The plot shows a strong seasonality but no apparent upward or downward trend. The seasonal plot and Seasonal subseries plot clearly indicate that the highest accidental deaths happened in July and the lowest deaths happened in February. Lag 1 and lag 12 show a strong positive correlation and lag 6 indicate a strong negative correlation. From the autocorrelation plot, we can detect a shot cycle within one year because the trend of lag 1 to lag 12 was repeated again from lag 13 to lag 24, with strong positive correlation in lag 1, lag 12 and lag 24, but strong negative correlation in lag 6 and lag 18.

bricksq

autoplot(bricksq)

ggseasonplot(bricksq)

ggsubseriesplot(bricksq)

gglagplot(bricksq)

ggAcf(bricksq)

Except 1975 and 1983, the time series plot shows a strong increasing trend.

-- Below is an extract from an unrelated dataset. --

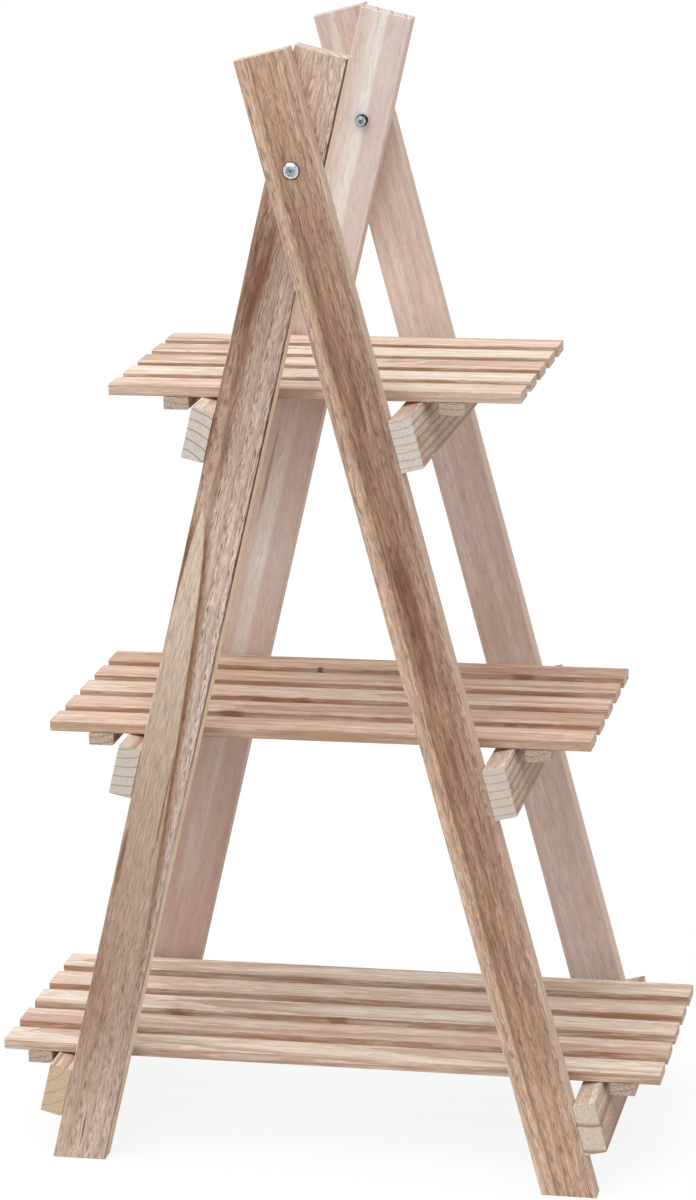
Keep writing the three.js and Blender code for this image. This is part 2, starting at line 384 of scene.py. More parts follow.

At the same time, there might be two cycles from 1975 to 1983, and from 1984 to 1992. The seasonal plot and seasonal subseries plot indicates a small higher clay brick production in Q3, and all the lag scatterplots shows positive correlation. For the autocorrelation plot, positive values that slowly decrease as lags increase means a upward trended time series and confirm our finding.

sunspotarea

autoplot(sunspotarea)

gglagplot(sunspotarea)

ggAcf(sunspotarea)

The time series plot shows a fix pattern from trough to peak every few years. We also notice an upward trend of peak from 1875 to around 1960. We can’t generate seasonal plot because the data is yearly data. The lag scatterplot shows both positive and negative correlation. ACF plot shows an apparent cycle every ten lags.

gasoline

autoplot(gasoline)

ggseasonplot(gasoline)

gglagplot(gasoline)

ggAcf(gasoline)

Autoplot reveal a clearly upward trend from 1991 to 2007, then a decrease after 2007 and increase again from 2014. Because this is weekly data, the seasonal plot is cluttered and tough to interpret. The lag plot reveal relatively strong positive autocorrelations and the repeat pattern every 52 weeks.